Rory Reid admitted Thursday the health care reform bill his father ushered through the Senate puts a burden on Nevada in the form of increased Medicaid costs.
During a televised debate with opponent Brian Sandoval, Reid said he does not support the legal challenges to Obamacare but does “not deny, however, that Nevada needs to be vigilant on this issue.”
Reid said there is “potential for [the law] to put significant pressure on states because Medicaid rates could go up significantly.”
Brian Sandoval said he supports the litigation against the health law, citing concerns with premium increases.
During the debate, the two candidates rolled out their resumes, touted strengths and claimed to be the leader Nevada needs. Sandoval said at both the beginning and end of the debate that the three differences between he and Reid are “experience, integrity, and fiscal responsibility.”
Rory Reid repeatedly mentioned the budget proposal on his website and criticized Brian Sandoval for not yet delivering his promised budget plan to voters, while Sandoval said Reid’s plan is a “fantasy” with “a billion dollar plus hole in it.”
Reid reiterated that he proposes to shave the state budget by cutting 26 departments down to 16, but Sandoval argued that Reid’s proposed budget is based on non-existent projected revenue and unproven modernization and efficiencies.
Both candidates repeatedly pledged not to raise taxes or lay off any teachers as they seek to make cuts to programs and salaries around the state.
Sandoval said Reid was not being honest about not raising taxes. He pointed out that Reid recently told a reporter he would not propose taxes but might sign a tax bill if presented with one by the state legislature.
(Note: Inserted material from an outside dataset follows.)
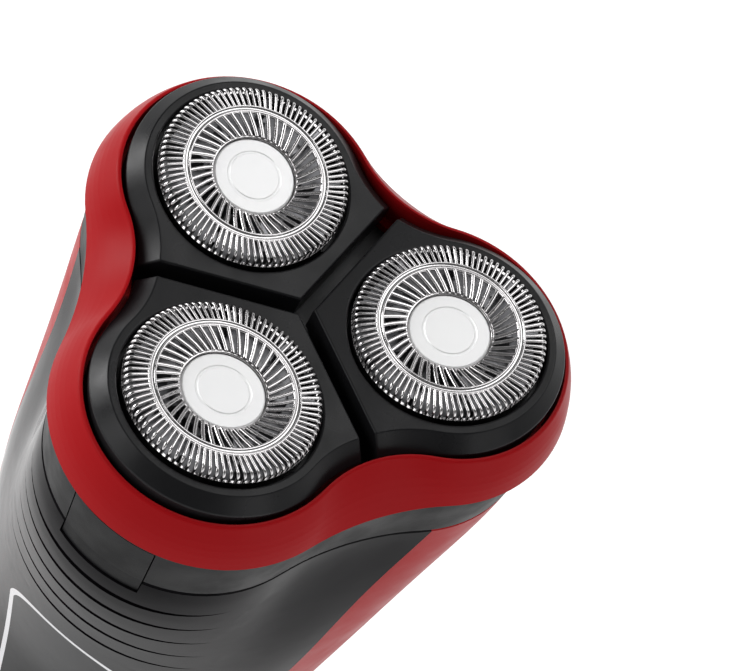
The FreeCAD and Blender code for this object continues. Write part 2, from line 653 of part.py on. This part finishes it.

Reid pushed back and said Sandoval was presenting a “misrepresentation” of his position.
Both candidates said reform of the state employee retirement program was needed; both said the state needs to diversify the economy; and both called for immigration reform although neither supports an AZ-style law in Nevada.
This was the last debate between Reid and Sandoval before early voting begins on October 16. Two more debates are scheduled during the last week of October.
Many polls have shown Reid trailing by as many as 20 points, but many analysts have said they think the margin is closer to between 10 and 12 percent. Even so, tonight’s debate offered no bombshells or game changers–so the numbers are unlikely to swing Reid’s way by any greater margin than the one by which he presently trails.